Follow-up Comment #5, bug #63587 (project groff):

Further musings:

It slightly weakens inter-roff interoperability to have \n[.R] mean different
things in different roffs.  On those grounds, perhaps there should be a new
register to return INT_MAX, and \n[.R] should be left to its original job.

And it does appear groff in fact has a register limit.  At first blush, it
looks to be far above the 10,000 reported by \n[.R]:

$ for num in `seq 1000000`; do echo .nr a$num 12; done | groff
troff:<standard input>:597608: fatal error: too many symbols

But upon further investigation, "how many registers does groff let you
define?" does not have as straightforward an answer as one might hope:
registers and strings, while not sharing a namespace, do seem to share the
same internal "symbol" pool that is being depleted above:

$ for num in `seq 1000000`; do echo .nr a$num 12; echo .ds b$num twelve; done
| groff
troff:<standard input>:597608: fatal error: too many symbols

The failure here happens on the same input line, but only half as many
registers have been defined by that point in this modified example.

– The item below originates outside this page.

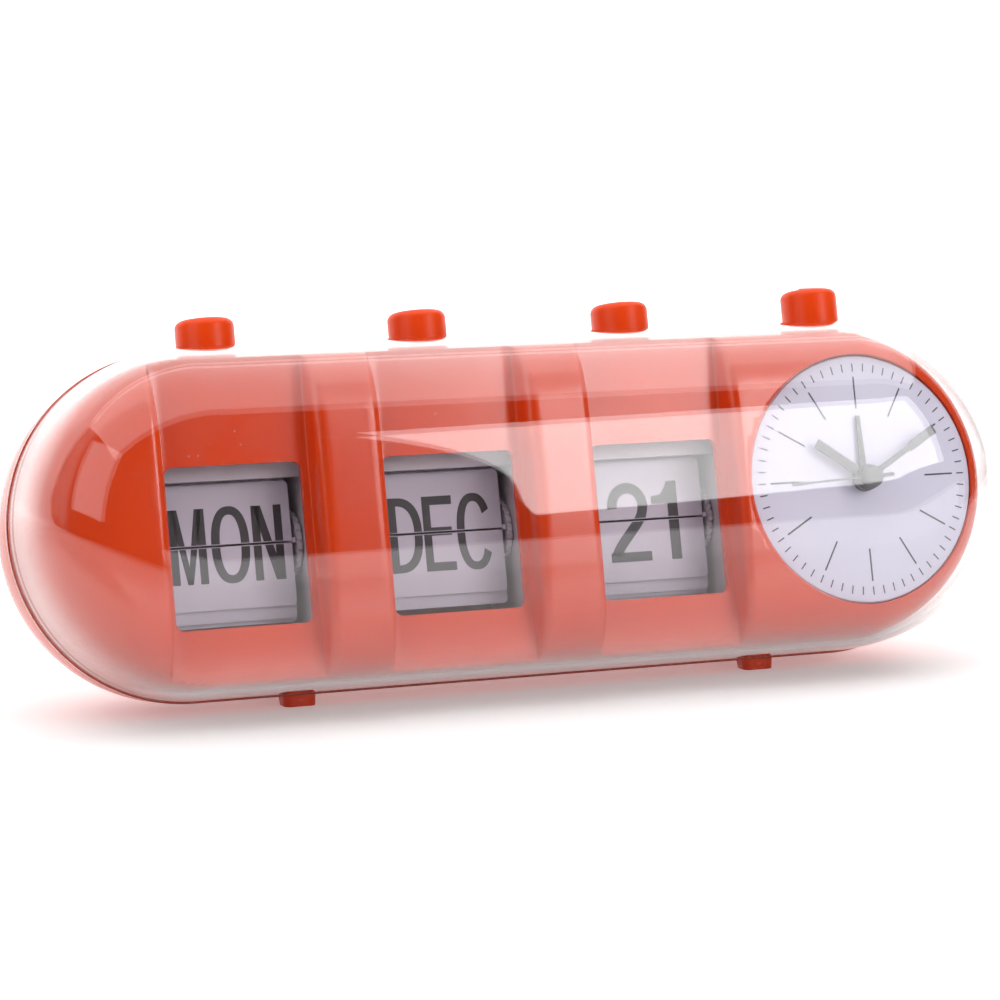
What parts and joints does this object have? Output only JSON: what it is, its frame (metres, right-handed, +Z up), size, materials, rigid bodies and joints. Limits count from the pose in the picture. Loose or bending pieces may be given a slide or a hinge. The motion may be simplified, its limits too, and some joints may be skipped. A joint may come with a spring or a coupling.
{
  "type": "flip number clock",
  "caption": "Desk clock in a long capsule case with a clear domed front, flip cards for day, month and date, a round alarm dial and push buttons on top.",
  "frame": {"origin": "on the table, under the middle of the clock's bounding box", "axes": "+Z up, +X to the clock's right as seen by a person reading it, -Y towards that person"},
  "size_m": [0.2486, 0.0888, 0.0942],
  "materials": {
    "orange_shell": "glossy moulded orange",
    "orange_button": "satin moulded orange",
    "clear_cover": "clear glossy polymer",
    "unit_grey": "pale grey moulded",
    "leaf_white": "satin white card with black print",
    "dial_white": "satin white with thin grey marks",
    "hand_grey": "satin grey",
    "steel": "bright drawn wire",
    "brass": "plain",
    "black_plastic": "fine matt grain",
    "gear_white": "natural moulded",
    "copper": "lacquered winding",
    "board_green": "coated board",
    "cell_jacket": "plain printed sleeve"
  },
  "bodies": {
    "case": {"rear_shell": "orange_shell", "front_cover": "clear_cover", "front_fascia": "orange_shell", "case_screws": "steel", "battery_cell": "cell_jacket", "battery_plus_contact": "brass", "battery_minus_spring": "steel", "drum_axles": "steel", "detent_springs": "steel", "alarm_bracket": "unit_grey", "dial_plate": "dial_white", "movement_base": "black_plastic", "movement_lid": "black_plastic", "motor_stator": "steel", "motor_coil": "copper", "circuit_board": "board_green", "buzzer": "brass", "alarm_button_spring": "steel", "day_frame": "unit_grey", "day_waiting_leaves": "leaf_white", "day_fallen_leaves": "leaf_white", "day_button_spring": "steel", "month_frame": "unit_grey", "month_waiting_leaves": "leaf_white", "month_fallen_leaves": "leaf_white", "month_button_spring": "steel", "date_frame": "unit_grey", "date_waiting_leaves": "leaf_white", "date_fallen_leaves": "leaf_white", "date_button_spring": "steel"},
    "day_press": {"day_button": "orange_button", "day_push_rod": "unit_grey"},
    "day_rotor": {"day_drum": "unit_grey"},
    "day_flap": {"day_falling_leaf": "leaf_white"},
    "month_press": {"month_button": "orange_button", "month_push_rod": "unit_grey"},
    "month_rotor": {"month_drum": "unit_grey"},
    "month_flap": {"month_falling_leaf": "leaf_white"},
    "date_press": {"date_button": "orange_button", "date_push_rod": "unit_grey"},
    "date_rotor": {"date_drum": "unit_grey"},
    "date_flap": {"date_falling_leaf": "leaf_white"},
    "alarm_press": {"alarm_button": "orange_button"},
    "door": {"battery_door": "orange_shell"},
    "second_train": {"second_hand": "hand_grey", "second_wheel": "gear_white"},
    "minute_train": {"minute_hand": "hand_grey", "minute_wheel": "brass"},
    "hour_train": {"hour_hand": "hand_grey", "hour_wheel": "gear_white"},
    "third_train": {"third_wheel": "gear_white"},
    "motion_train": {"motion_wheel": "gear_white"},
    "transfer_train": {"transfer_wheel": "gear_white"},
    "rotor_train": {"motor_rotor": "steel"},
    "time_setting": {"time_knob": "black_plastic"},
    "alarm_setting": {"alarm_knob": "black_plastic"},
    "alarm_train": {"alarm_hand": "hand_grey", "alarm_wheel": "gear_white"}
  },
  "joints": [
    {"name": "day_button_press", "type": "slide", "parent": "case", "child": "day_press", "axis": [0, -0.225, -0.9744], "range_m": [0, 0.003], "stiffness_N_per_m": 250, "springref_m": -0.002, "deforming": ["day_button_spring"]},
    {"name": "day_drum_step", "type": "hinge", "parent": "case", "child": "day_rotor", "pos_m": [-0.0754, -0.0035, 0.03838], "axis": [1, 0, 0], "range_deg": [0, 17.14]},
    {"name": "day_leaf_fall", "type": "hinge", "parent": "case", "child": "day_flap", "pos_m": [-0.0754, -0.01071, 0.04005], "axis": [1, 0, 0], "range_deg": [0, 178]},
    {"name": "month_button_press", "type": "slide", "parent": "case", "child": "month_press", "axis": [0, -0.225, -0.9744], "range_m": [0, 0.003], "stiffness_N_per_m": 250, "springref_m": -0.002, "deforming": ["month_button_spring"]},
    {"name": "month_drum_step", "type": "hinge", "parent": "case", "child": "month_rotor", "pos_m": [-0.0222, -0.0035, 0.03838], "axis": [1, 0, 0], "range_deg": [0, 15]},
    {"name": "month_leaf_fall", "type": "hinge", "parent": "case", "child": "month_flap", "pos_m": [-0.0222, -0.01071, 0.04005], "axis": [1, 0, 0], "range_deg": [0, 178]},
    {"name": "date_button_press", "type": "slide", "parent": "case", "child": "date_press", "axis": [0, -0.225, -0.9744], "range_m": [0, 0.003], "stiffness_N_per_m": 250, "springref_m": -0.002, "deforming": ["date_button_spring"]},
    {"name": "date_drum_step", "type": "hinge", "parent": "case", "child": "date_rotor", "pos_m": [0.031, -0.0035, 0.03838], "axis": [1, 0, 0], "range_deg": [0, 11.61]},
    {"name": "date_leaf_fall", "type": "hinge", "parent": "case", "child": "date_flap", "pos_m": [0.031, -0.01071, 0.04005], "axis": [1, 0, 0], "range_deg": [0, 178]},
    {"name": "alarm_button_press", "type": "slide", "parent": "case", "child": "alarm_press", "axis": [0, -0.225, -0.9744], "range_m": [0, 0.003], "stiffness_N_per_m": 250, "springref_m": -0.002, "deforming": ["alarm_button_spring"]},
    {"name": "battery_door_pull", "type": "slide", "parent": "case", "child": "door", "axis": [0, 0.9744, -0.225], "range_m": [0, 0.02]},
    {"name": "second_turn", "type": "hinge", "parent": "case", "child": "second_train", "pos_m": [0.0845, -0.00076, 0.0436], "axis": [0, 0.9744, -0.225], "continuous": true},
    {"name": "minute_turn", "type": "hinge", "parent": "case", "child": "minute_train", "pos_m": [0.0845, -0.00076, 0.0436], "axis": [0, 0.9744, -0.225], "continuous": true},
    {"name": "hour_turn", "type": "hinge", "parent": "case", "child": "hour_train", "pos_m": [0.0845, -0.00076, 0.0436], "axis": [0, 0.9744, -0.225], "continuous": true},
    {"name": "third_wheel_turn", "type": "hinge", "parent": "case", "child": "third_train", "pos_m": [0.07491, 0.00003, 0.047], "axis": [0, 0.9744, -0.225], "continuous": true},
    {"name": "motion_wheel_turn", "type": "hinge", "parent": "case", "child": "motion_train", "pos_m": [0.08304, -0.00262, 0.03554], "axis": [0, 0.9744, -0.225], "continuous": true},
    {"name": "transfer_wheel_turn", "type": "hinge", "parent": "case", "child": "transfer_train", "pos_m": [0.08283, 0.00137, 0.05281], "axis": [0, 0.9744, -0.225], "continuous": true},
    {"name": "rotor_turn", "type": "hinge", "parent": "case", "child": "rotor_train", "pos_m": [0.07677, 0.00216, 0.05622], "axis": [0, 0.9744, -0.225], "continuous": true},
    {"name": "time_knob_turn", "type": "hinge", "parent": "case", "child": "time_setting", "pos_m": [0.09564, -0.00251, 0.036], "axis": [0, 0.9744, -0.225], "continuous": true},
    {"name": "alarm_knob_turn", "type": "hinge", "parent": "case", "child": "alarm_setting", "pos_m": [0.09214, 0.00096, 0.05104], "axis": [0, 0.9744, -0.225], "continuous": true},
    {"name": "alarm_hand_turn", "type": "hinge", "parent": "case", "child": "alarm_train", "pos_m": [0.0845, -0.00076, 0.0436], "axis": [0, 0.9744, -0.225], "continuous": true}
  ],
  "couplings": [
    {"joint": "day_drum_step", "follows": "day_button_press", "rad_per_m": 99.732},
    {"joint": "day_leaf_fall", "follows": "day_button_press", "rad_per_m": 1035.6},
    {"joint": "month_drum_step", "follows": "month_button_press", "rad_per_m": 87.266},
    {"joint": "month_leaf_fall", "follows": "month_button_press", "rad_per_m": 1035.6},
    {"joint": "date_drum_step", "follows": "date_button_press", "rad_per_m": 67.56},
    {"joint": "date_leaf_fall", "follows": "date_button_press", "rad_per_m": 1035.6},
    {"joint": "minute_turn", "follows": "second_turn", "ratio": 0.016667},
    {"joint": "hour_turn", "follows": "second_turn", "ratio": 0.0013889},
    {"joint": "third_wheel_turn", "follows": "second_turn", "ratio": -0.13333},
    {"joint": "motion_wheel_turn", "follows": "second_turn", "ratio": -0.0055556},
    {"joint": "transfer_wheel_turn", "follows": "second_turn", "ratio": -5},
    {"joint": "rotor_turn", "follows": "second_turn", "ratio": 30},
    {"joint": "time_knob_turn", "follows": "second_turn", "ratio": -0.033333},
    {"joint": "alarm_hand_turn", "follows": "alarm_knob_turn", "ratio": -0.5}
  ]
}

This suggests it should even be possible to contrive a situation where the
number of user-defined registers available is ZERO.  And, indeed:

$ ( for num in `seq 597607`; do echo .ds b$num twelve; done; echo .tm so far
so good; echo .nr my-only-register 12) | groff
so far so good
troff:<standard input>:597609: fatal error: too many symbols

But "contrive" is the operative word there: given the point at which this
limit is being hit, I can conceive of no real-world case where one would run
out of symbols.  Similarly, I can think of no situation where a user might
need 10,001 registers, so, despite this number having no clear connection to
any internal groff limit, it's probably a reasonable limit to _claim_ to the
user who asks.  It will enable the processing of any ancient roff documents
that do test this register, and--as you note back at the start--anyone writing
documents in the groff era is unlikely to be looking at \n[.R]'s value at all.